“噂の女”神林広恵の女性週刊誌ぶった斬り!【第560回】

ジャニー喜多川さんが逝って2年、ジャニーズが世界進出できなかった原因と皮肉な変化

2021/07/13 21:00
神林広恵(ライター)

“ジャニーズではない”という理由だけで潰され続けてきた才能

 長い間、いや、つい最近まで日本の男性グループアイドルはジャニーズの独占状態にあった。ジャニーズ以外では存在すら許されない、デビューできない、デビューしても潰されるというのが常識だった。たとえば1997年のデビュー直後から大きな人気を博したDA PUMPは、ジャニーズに睨まれ、テレビ局や音楽番組にまで圧力かけられ、その後は長い低迷期を送らざるを得なかった。

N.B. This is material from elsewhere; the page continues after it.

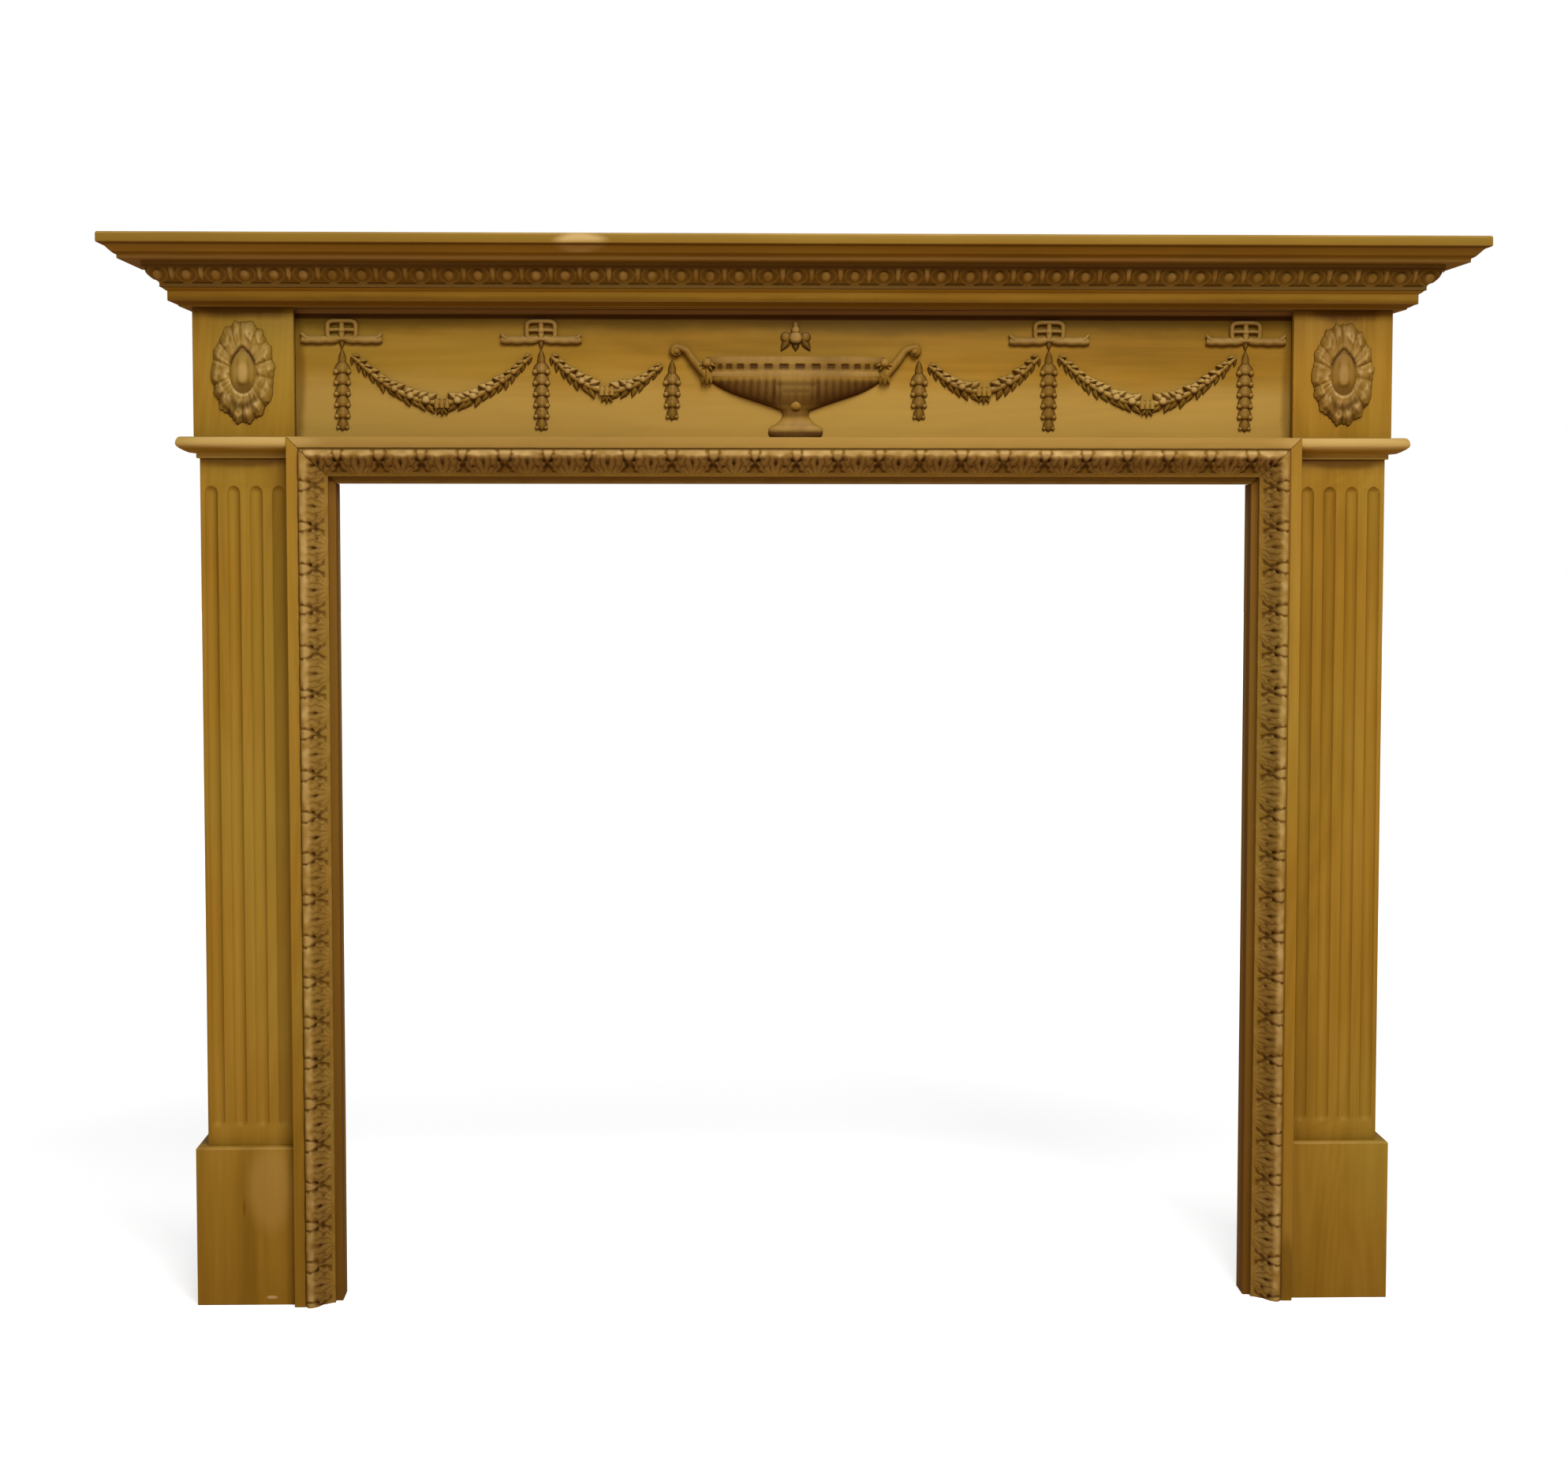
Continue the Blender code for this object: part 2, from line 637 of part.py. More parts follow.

 DA PUMPの弟分で2001年にデビューしたw-inds.も、ジャニーズとの共演はNG、地上波での出演はほとんどなく、05年結成のAAAに女性メンバーがいるのもジャニーズの圧力対策だといわれた。また三浦大知も1997年デビューの Folder時代からジャニーズに目をつけられ、『ミュージックステーション』(テレビ朝日系)に初出演したのはデビューから19年もたった2016年のこと。このように長年ジャニーズは、ジャニーズ以外の“踊って歌える”男性アイドルグループを敵視、排除してきたのだ。

 その結果、何が起こったのか。日本ではジャニーズとメディアの癒着関係において、ジャニーズの男性アイドルグループが独占状態になったが、しかし大きな目で見ると、日本のエンタテインメント界においては、大きな痛手だったのではないか。新しい才能が“ジャニーズではない”という理由だけで潰され続けてきたからだ。ライバルがいなければ、それ以上の成長もない。世界進出なんて夢のまた夢――。

 しかし、こうした状況も少しずつ変わりつつある。SKY-HIがオーディションを行う「THE FIRST」や、『PRODUCE 101 JAPAN』によって誕生したJO1など“ジャニーズ以外”の男性グループが注目を浴びつつあるからだ。日本でもワールドワイドな男性アイドルグループが誕生する可能性も!? だが、こうした状況もジャニー喜多川氏の逝去から生じた“変化”だとしたら――皮肉なことだ。